Allama Mashriqi & Mahatama Gandhi
By Nasim Yousaf
New York , USA
On the 47th anniversary of Allama Mashriqi’s death, I would like to put forward a comparison of Mashriqi to another prominent leader from the Indian sub-continent: Mahatma Gandhi. While the two men shared some similarities — both were nominated for the Nobel Prize (Mashriqi for his monumental work Tazkirah and Gandhi for his non-violence) and confronted the challenges of liberating India from British colonial rule — it is their serious political and ideological differences that ultimately defined their relationship.
Mashriqi and Gandhi both completed their early studies in India, and subsequently traveled to England for higher education. Earlier in their careers, both men dressed like Englishmen, but they soon became disillusioned with British culture; guided by their religions (Mashriqi a Muslim and Gandhi a Hindu) and taking pride in their own culture, the men came to value simplicity and the native way of living over the foreign traditions. Thus, both men renounced their previous standard of living, and left their professions in order to dedicate their lives to liberating the nation.
In British India, their respective campaigns began in the streets and villages of the country. Both traveled by train on un-cushioned, hard wooden benches in third class compartments, rubbing shoulders with unprivileged persons. Their tours were to remote locations — from street to street, village to village, and city to city — while enduring scorching heat, bitter cold, dusty pavements, and awful stench from the stagnant water in impoverished areas. To further disseminate their messages across the nation, both men wrote (and responded to public queries) in their respective publications, Mashriqi in Al-Islah and Gandhi in Harijan.
Similarities in their means of transportation and communication aside, it was the content of their messages that revealed the sharpest differences between the two leaders. Gandhi’s aim was to seek independence through a transfer of power, whereas Mashriqi felt that true freedom could only be achieved by toppling the Government. Mashriqi believed that a transfer of power would have serious negative consequences. It was this ideological distinction between the two leaders that resulted in many of their political differences. For instance, Mashriqi refused to negotiate with the British for a transfer of power, whereas Gandhi held parleys with the rulers at various times. Furthermore, the two men could not reach an agreement on The Constitution of Free India 1946 A.C., which had been framed under the guidance of Mashriqi and protected the rights of Muslims, Hindus and other communities of British India. And most notably, Mashriqi never accepted the plan for partition of India, as he felt that the division of the country would weaken its power, bring everlasting hostility between Muslims and Hindus, and lead to other grave repercussions.

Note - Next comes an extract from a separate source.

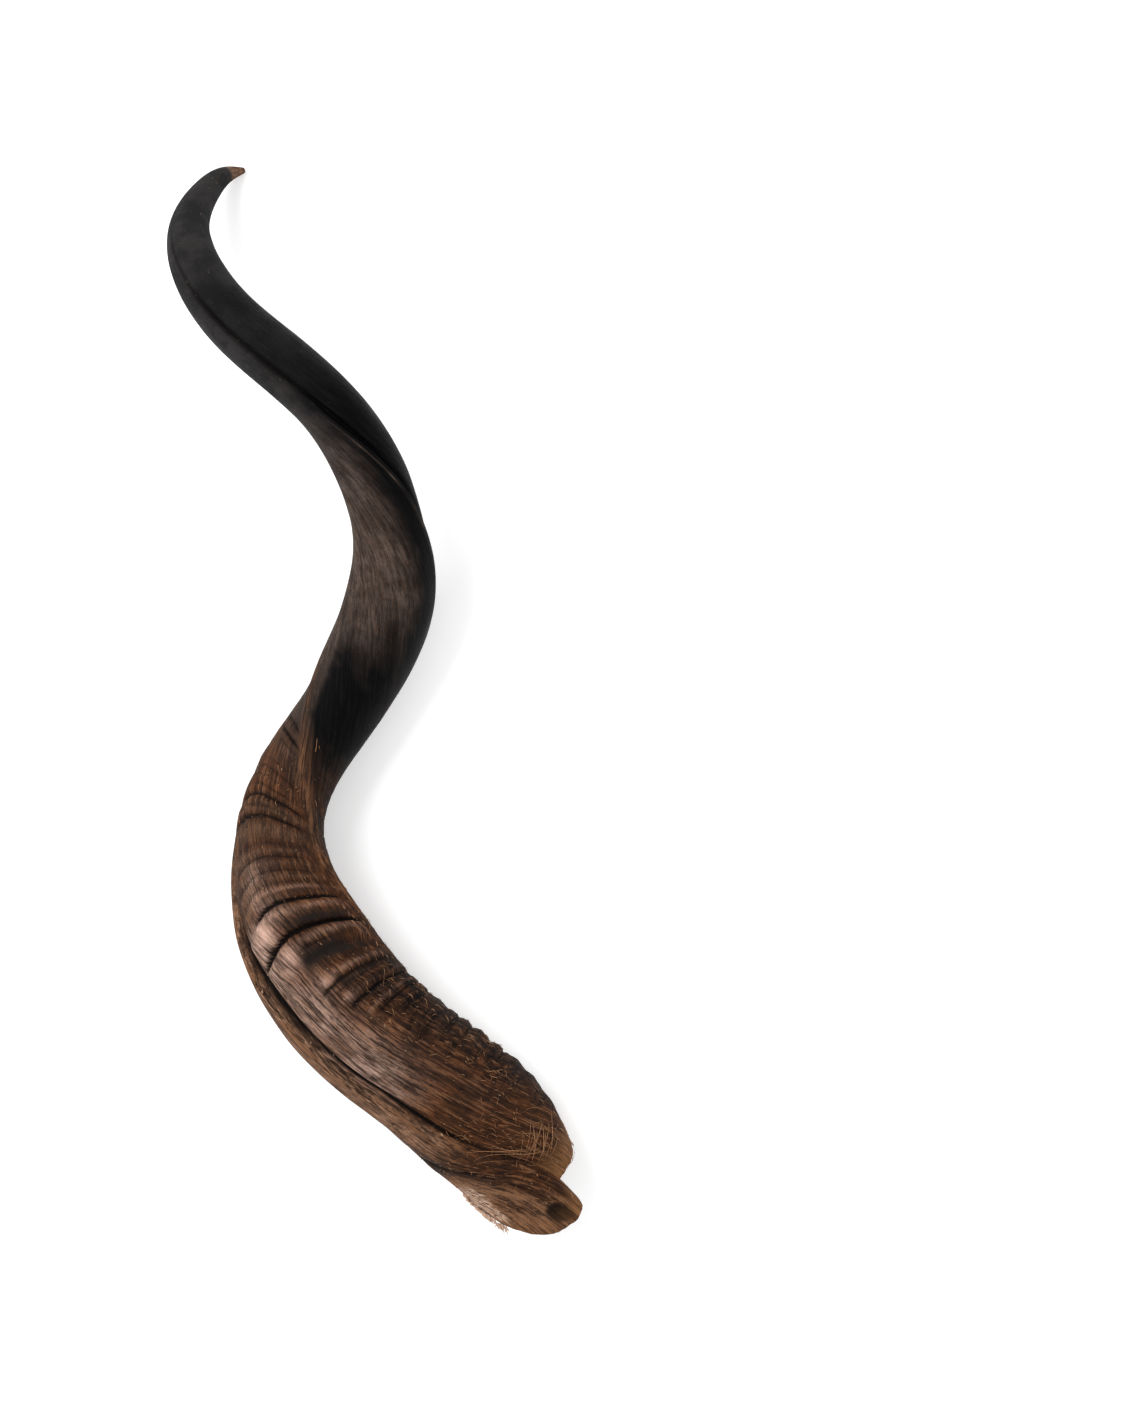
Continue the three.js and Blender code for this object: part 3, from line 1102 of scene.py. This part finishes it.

By contrast, Gandhi ultimately accepted the last Viceroy of India’s (Lord Mountbatten) plan for partition (announced on June 03, 1947). In a sudden and unexpected departure from Gandhi’s previous public statements, he pleaded and impressed upon the Indian National Congress to accept the plan.
Ultimately, both men paid a price for their role in the freedom movement. They were harassed, physically attacked by hooligans, and arrested by the Government. Mashriqi was “stabbed” (see The Canberra Times, June 11, 1947) for attempting to prevent the break-up of India and Gandhi was ultimately killed for accepting partition. Gandhi was assassinated on January 30, 1948, while Mashriqi died on August 27, 1963.
Their deaths were widely mourned, sending followers and supporters into a state of shock. A large number of people attended their funerals, and countless others paid their respects from around the world. Although Allama Mashriqi and Mahatma Gandhi have passed, their legacies live on through their followers around the world.
(Nasim Yousaf is a scholar and historian who has presented research papers and written many articles and books. His forthcoming book, “Mahatma Gandhi & My Grandfather, Allama Mashriqi,” discusses the role of Mashriqi and Gandhi in the freedom movement, their political differences, and the true driving force behind the liberation of British India in 1947.)